Instructions to follow ▸ Take the lines from the one bearing "of the ring" to the one bearing "if empty is", inclusive, and reproduce them exactly; include no other line.

---+---

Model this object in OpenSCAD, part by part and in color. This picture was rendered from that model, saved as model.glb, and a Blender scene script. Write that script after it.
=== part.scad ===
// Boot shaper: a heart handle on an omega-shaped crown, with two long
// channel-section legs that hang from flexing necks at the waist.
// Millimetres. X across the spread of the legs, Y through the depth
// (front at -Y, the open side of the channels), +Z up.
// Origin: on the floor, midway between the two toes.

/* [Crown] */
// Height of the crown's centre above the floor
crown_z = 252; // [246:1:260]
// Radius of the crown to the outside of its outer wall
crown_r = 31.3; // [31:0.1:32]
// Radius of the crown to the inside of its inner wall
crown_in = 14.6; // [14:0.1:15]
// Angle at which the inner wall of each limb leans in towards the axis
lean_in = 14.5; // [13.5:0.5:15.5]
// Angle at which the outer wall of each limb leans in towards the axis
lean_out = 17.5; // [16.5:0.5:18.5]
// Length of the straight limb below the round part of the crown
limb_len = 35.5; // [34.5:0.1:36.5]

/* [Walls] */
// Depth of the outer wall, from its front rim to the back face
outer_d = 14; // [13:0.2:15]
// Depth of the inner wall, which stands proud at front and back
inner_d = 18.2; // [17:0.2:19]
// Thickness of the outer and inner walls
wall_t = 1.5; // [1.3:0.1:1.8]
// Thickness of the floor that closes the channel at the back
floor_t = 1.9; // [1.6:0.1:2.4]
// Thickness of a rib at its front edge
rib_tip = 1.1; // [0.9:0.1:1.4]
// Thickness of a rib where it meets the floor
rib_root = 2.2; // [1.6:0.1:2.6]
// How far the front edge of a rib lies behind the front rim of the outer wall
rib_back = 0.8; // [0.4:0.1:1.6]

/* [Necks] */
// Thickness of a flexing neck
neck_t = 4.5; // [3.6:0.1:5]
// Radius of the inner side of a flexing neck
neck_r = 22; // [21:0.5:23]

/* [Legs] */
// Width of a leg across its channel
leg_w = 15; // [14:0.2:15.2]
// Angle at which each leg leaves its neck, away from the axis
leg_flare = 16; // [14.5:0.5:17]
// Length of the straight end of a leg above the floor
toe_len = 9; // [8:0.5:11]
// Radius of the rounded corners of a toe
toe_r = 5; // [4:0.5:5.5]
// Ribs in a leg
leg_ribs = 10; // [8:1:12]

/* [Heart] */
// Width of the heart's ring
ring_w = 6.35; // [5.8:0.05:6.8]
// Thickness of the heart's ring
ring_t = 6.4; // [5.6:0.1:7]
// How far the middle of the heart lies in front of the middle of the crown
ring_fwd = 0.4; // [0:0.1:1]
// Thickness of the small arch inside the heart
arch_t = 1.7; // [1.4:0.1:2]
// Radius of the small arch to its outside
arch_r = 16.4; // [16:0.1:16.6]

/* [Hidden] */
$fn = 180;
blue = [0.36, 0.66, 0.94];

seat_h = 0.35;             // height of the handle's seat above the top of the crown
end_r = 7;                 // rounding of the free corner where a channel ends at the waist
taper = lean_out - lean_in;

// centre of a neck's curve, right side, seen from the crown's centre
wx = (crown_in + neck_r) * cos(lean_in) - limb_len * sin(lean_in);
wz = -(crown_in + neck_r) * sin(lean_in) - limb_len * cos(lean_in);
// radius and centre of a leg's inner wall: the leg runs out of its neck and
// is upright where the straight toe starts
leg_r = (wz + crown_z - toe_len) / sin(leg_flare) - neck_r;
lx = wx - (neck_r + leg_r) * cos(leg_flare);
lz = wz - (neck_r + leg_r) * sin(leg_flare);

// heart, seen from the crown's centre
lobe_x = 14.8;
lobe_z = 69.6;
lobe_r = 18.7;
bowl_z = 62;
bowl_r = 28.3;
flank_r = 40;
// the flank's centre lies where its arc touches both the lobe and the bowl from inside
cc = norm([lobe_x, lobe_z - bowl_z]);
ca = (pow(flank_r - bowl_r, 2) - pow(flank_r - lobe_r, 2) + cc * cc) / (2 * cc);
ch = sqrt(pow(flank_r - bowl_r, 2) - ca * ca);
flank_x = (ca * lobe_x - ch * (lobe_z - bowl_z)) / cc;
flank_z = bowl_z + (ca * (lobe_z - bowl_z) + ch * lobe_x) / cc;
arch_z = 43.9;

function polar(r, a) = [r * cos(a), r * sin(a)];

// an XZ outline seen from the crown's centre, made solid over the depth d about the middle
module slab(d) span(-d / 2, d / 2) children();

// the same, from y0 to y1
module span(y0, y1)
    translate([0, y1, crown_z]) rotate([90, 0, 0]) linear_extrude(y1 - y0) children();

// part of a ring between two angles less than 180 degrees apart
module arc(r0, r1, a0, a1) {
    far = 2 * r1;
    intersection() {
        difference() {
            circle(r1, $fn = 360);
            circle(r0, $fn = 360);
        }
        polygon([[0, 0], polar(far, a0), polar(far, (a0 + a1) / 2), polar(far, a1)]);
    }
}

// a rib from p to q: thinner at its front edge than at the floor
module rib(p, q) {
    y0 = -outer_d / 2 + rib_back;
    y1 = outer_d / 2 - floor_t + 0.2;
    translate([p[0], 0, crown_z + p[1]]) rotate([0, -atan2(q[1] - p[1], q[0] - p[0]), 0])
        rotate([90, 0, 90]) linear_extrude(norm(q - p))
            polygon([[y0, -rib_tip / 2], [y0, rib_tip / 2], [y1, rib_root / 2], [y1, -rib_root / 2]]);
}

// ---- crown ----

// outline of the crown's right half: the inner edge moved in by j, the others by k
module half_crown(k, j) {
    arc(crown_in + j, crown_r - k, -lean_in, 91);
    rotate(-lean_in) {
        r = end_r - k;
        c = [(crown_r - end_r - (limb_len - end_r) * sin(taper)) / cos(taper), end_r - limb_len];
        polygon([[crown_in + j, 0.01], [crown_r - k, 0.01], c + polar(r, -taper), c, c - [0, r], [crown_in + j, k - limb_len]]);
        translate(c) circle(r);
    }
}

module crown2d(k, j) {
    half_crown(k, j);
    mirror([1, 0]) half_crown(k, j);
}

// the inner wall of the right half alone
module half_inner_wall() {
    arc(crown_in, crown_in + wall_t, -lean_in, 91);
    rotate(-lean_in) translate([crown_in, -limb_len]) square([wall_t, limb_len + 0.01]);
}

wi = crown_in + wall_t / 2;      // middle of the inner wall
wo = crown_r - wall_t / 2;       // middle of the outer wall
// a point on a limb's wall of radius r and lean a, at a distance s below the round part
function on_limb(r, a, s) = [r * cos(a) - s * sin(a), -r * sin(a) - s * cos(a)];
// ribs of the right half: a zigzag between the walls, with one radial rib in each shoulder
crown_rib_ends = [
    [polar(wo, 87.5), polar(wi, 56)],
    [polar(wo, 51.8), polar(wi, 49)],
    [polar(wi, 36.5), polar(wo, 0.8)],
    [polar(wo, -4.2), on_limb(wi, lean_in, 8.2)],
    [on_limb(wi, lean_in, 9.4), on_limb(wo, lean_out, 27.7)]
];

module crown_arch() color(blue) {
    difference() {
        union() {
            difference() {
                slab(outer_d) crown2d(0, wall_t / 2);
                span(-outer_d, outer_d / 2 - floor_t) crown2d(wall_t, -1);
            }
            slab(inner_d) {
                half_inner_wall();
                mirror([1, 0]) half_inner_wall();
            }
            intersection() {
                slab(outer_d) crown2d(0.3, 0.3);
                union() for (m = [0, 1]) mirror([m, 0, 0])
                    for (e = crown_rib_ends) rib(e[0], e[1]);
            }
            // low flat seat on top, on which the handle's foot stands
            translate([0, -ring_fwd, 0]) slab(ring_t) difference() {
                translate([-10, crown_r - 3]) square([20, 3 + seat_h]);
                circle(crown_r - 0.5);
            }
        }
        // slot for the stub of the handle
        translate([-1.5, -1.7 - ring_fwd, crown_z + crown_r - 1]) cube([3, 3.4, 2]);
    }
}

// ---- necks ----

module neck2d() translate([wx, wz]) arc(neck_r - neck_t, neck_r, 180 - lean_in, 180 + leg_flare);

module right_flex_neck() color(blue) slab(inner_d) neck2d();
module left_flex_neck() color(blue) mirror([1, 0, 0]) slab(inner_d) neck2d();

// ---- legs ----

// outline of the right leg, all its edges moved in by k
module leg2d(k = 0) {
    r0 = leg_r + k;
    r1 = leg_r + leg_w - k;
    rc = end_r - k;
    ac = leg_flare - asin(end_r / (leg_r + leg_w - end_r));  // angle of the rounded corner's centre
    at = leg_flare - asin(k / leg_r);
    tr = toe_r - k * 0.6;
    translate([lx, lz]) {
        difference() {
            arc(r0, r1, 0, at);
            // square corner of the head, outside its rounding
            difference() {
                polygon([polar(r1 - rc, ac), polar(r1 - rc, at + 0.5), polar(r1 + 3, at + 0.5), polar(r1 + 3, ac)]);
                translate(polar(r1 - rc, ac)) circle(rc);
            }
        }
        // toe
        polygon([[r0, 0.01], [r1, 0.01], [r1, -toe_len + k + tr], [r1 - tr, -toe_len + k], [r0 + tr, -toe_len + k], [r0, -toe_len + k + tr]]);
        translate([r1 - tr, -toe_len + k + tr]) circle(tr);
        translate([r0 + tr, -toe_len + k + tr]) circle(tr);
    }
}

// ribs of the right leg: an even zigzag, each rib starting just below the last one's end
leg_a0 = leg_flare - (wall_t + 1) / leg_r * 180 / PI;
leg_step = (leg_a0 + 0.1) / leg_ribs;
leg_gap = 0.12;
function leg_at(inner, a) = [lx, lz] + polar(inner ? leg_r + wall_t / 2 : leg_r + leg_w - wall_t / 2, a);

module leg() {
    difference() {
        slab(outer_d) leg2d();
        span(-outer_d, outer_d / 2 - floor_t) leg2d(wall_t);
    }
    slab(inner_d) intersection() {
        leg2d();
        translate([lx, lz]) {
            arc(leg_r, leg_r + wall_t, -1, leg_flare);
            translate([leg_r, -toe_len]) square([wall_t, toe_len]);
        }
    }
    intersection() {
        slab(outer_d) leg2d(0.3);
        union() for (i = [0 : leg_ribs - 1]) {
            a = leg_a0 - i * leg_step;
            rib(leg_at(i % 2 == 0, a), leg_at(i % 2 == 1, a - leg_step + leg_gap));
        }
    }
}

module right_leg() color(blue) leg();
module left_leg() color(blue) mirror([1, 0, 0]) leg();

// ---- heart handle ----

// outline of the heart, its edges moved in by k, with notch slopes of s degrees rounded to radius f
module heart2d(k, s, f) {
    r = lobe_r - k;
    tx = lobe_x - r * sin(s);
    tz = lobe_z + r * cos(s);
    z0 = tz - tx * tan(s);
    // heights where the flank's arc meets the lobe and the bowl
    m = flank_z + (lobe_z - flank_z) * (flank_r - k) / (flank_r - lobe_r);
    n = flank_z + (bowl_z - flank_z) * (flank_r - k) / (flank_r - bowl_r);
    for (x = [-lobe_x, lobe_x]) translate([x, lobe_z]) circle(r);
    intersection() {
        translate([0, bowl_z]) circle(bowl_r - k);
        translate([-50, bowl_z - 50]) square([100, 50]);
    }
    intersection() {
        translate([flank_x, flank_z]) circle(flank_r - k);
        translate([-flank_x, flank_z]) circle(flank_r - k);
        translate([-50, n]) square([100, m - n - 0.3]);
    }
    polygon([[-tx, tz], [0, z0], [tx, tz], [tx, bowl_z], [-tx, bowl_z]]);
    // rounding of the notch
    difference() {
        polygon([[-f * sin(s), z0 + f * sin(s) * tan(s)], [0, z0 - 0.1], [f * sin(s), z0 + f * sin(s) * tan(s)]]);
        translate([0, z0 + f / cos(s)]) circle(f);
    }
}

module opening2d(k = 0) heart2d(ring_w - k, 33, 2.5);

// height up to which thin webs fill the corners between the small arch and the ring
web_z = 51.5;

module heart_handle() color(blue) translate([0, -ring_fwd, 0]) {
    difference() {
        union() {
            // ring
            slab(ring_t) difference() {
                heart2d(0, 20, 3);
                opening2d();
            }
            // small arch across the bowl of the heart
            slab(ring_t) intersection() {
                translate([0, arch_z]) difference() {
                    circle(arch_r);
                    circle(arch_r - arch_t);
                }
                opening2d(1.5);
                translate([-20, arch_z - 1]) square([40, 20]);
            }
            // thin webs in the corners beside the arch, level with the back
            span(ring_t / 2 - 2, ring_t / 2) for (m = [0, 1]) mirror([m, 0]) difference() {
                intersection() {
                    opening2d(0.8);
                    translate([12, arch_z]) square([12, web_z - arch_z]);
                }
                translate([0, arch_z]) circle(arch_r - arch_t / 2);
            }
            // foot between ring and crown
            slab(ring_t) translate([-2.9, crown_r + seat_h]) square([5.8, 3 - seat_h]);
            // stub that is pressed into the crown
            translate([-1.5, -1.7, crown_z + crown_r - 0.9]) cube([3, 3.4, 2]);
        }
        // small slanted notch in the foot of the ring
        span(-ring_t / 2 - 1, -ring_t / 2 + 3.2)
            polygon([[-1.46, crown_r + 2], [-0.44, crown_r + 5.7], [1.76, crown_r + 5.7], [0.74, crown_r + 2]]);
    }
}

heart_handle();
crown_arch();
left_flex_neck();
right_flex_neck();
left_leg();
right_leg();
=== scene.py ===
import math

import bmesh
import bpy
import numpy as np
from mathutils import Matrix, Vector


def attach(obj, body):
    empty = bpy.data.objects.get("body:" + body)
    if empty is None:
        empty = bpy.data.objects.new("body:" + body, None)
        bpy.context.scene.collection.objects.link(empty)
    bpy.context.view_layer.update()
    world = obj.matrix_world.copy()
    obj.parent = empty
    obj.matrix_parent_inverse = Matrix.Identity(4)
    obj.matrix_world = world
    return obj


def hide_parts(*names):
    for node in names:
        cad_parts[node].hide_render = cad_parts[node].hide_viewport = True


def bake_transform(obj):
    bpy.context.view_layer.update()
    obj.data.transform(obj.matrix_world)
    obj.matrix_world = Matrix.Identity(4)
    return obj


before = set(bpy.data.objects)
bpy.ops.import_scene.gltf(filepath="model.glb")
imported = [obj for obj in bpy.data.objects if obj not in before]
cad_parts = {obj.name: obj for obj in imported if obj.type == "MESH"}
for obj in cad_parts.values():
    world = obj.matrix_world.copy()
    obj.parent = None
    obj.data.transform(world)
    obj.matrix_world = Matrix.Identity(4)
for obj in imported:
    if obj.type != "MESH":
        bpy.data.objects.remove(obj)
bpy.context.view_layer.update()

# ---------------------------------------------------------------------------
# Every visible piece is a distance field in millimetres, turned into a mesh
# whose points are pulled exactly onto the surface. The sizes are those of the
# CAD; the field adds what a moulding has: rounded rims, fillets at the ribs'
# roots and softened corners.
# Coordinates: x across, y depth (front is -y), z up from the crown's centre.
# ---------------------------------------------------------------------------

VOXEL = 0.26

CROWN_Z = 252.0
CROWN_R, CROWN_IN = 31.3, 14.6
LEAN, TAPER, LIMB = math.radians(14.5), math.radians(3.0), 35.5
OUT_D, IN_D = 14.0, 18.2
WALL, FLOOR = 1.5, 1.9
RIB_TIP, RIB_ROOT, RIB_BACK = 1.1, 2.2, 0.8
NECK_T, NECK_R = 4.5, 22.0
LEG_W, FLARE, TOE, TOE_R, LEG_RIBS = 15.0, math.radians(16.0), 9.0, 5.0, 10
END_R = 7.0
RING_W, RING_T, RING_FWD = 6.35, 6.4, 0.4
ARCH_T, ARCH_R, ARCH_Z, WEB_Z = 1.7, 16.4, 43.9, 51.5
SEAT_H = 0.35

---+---

Solution below ▸
        // small slanted notch in the foot of the ring
        span(-ring_t / 2 - 1, -ring_t / 2 + 3.2)
            polygon([[-1.46, crown_r + 2], [-0.44, crown_r + 5.7], [1.76, crown_r + 5.7], [0.74, crown_r + 2]]);
    }
}

heart_handle();
crown_arch();
left_flex_neck();
right_flex_neck();
left_leg();
right_leg();
=== scene.py ===
import math

import bmesh
import bpy
import numpy as np
from mathutils import Matrix, Vector


def attach(obj, body):
    empty = bpy.data.objects.get("body:" + body)
    if empty is None:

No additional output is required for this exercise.